Certainly Ms. Takewaza is a force to be reckoned with, and could hold her own against the BSO or any other major orchestra (why she seems locked in a second-tier touring situation is probably a function of the classical-music political machine, which, well-oiled as it is, is careful to remain invisible to most concertgoers). Takewaza's sound is not particularly large, but it's clean, lean, and startlingly agile, and her attack can be ferocious. She clearly knew the Second through and through, although her Bartók was rather more a "classic" modernist than a late, late, late Romantic; the pensiveness of the music came through, and its sudden flashes of doom - but perhaps not its episodic lyricism; the music was driven by force rather than fire. And Ms. Takewaza appeared manifestly unhappy on the Jordan Hall stage - her personal pensiveness, in fact, offered an intriguingly meta comment on the music's. She seemed to have little connection with conductor Benjamin Zander, even though the orchestra provided her detailed, thoughtful support - the string section in particular followed her with something like a haunting shimmer. Still, one reason to catch a Boston Philharmonic concert is to see the interplay between Zander and his players, and here there was a curious void where often there's intense connection.
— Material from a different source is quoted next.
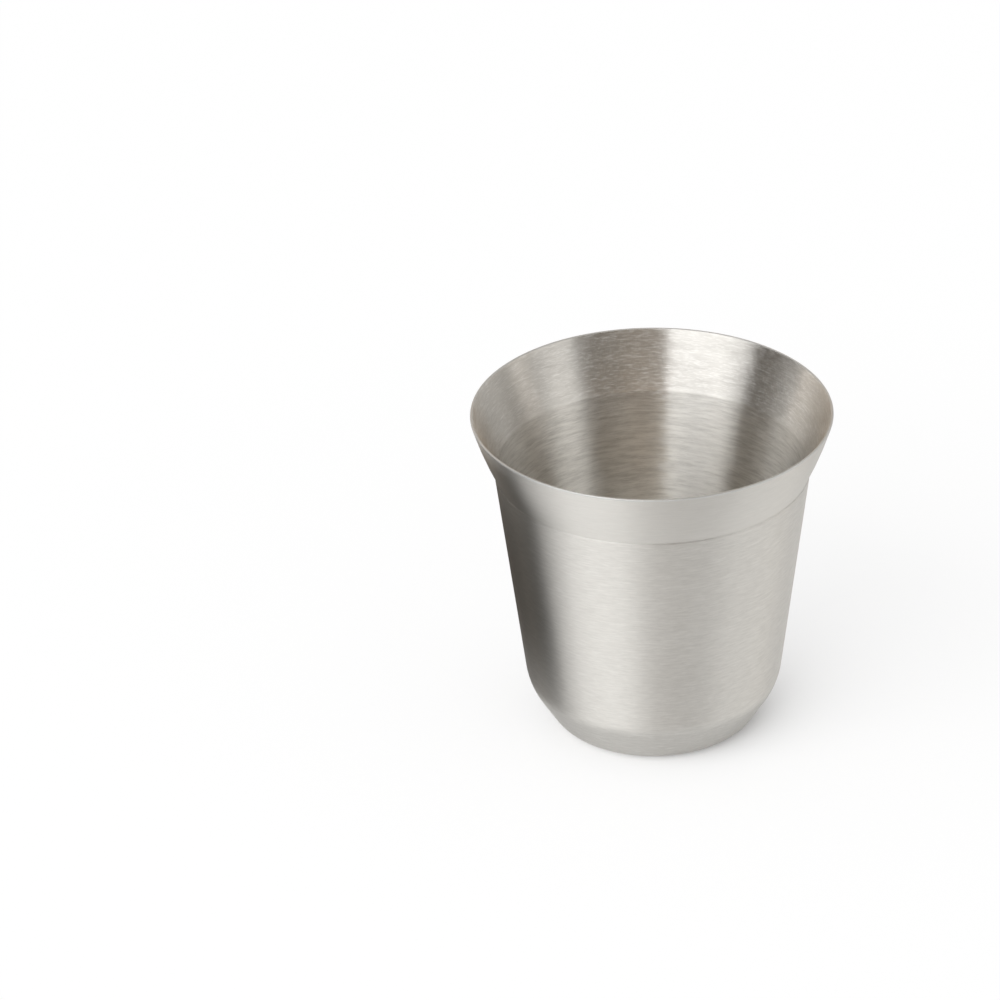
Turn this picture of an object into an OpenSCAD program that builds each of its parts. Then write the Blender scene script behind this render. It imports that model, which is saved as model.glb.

Said connection, however, was back with the Brahms - which offers the kind of big, rhetorical gestures at which Zander (right) excels. The orchestra played with enthusiasm, and while there was little in the way of interpretive innovation on display, the piece sounded glorious, and Zander did conjure some complexity in the famous last movement. Here principal horn player Kevin Owen brought an affecting, dying fall to the call which seems to summon Beethoven's ghost, and the ensuing theme - so close to the motifs of Ludwig van that some wags have dubbed the piece "Beethoven's Tenth" - rose in the strings and winds with just the right mix of warmth and sympathy: a reminder not only of Beethoven but also of what the Boston Philharmonic does best.